_Data excerpt:_
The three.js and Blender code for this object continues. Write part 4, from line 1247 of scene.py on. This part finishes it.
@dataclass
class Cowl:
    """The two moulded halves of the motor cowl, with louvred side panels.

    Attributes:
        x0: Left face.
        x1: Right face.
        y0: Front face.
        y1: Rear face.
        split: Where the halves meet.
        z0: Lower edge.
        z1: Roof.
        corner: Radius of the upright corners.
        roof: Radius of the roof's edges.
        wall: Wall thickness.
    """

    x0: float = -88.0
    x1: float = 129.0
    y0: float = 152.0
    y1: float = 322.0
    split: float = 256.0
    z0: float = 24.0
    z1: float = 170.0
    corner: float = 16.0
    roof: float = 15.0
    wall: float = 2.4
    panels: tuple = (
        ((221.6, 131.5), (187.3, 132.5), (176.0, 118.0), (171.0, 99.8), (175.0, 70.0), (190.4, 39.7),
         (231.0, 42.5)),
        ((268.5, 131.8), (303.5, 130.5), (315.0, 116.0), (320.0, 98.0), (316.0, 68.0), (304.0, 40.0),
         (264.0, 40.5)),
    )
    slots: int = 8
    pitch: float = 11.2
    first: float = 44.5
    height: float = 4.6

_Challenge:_
Repeat the data in its entirety, character for character.

_Output:_
The three.js and Blender code for this object continues. Write part 4, from line 1247 of scene.py on. This part finishes it.
@dataclass
class Cowl:
    """The two moulded halves of the motor cowl, with louvred side panels.

    Attributes:
        x0: Left face.
        x1: Right face.
        y0: Front face.
        y1: Rear face.
        split: Where the halves meet.
        z0: Lower edge.
        z1: Roof.
        corner: Radius of the upright corners.
        roof: Radius of the roof's edges.
        wall: Wall thickness.
    """

    x0: float = -88.0
    x1: float = 129.0
    y0: float = 152.0
    y1: float = 322.0
    split: float = 256.0
    z0: float = 24.0
    z1: float = 170.0
    corner: float = 16.0
    roof: float = 15.0
    wall: float = 2.4
    panels: tuple = (
        ((221.6, 131.5), (187.3, 132.5), (176.0, 118.0), (171.0, 99.8), (175.0, 70.0), (190.4, 39.7),
         (231.0, 42.5)),
        ((268.5, 131.8), (303.5, 130.5), (315.0, 116.0), (320.0, 98.0), (316.0, 68.0), (304.0, 40.0),
         (264.0, 40.5)),
    )
    slots: int = 8
    pitch: float = 11.2
    first: float = 44.5
    height: float = 4.6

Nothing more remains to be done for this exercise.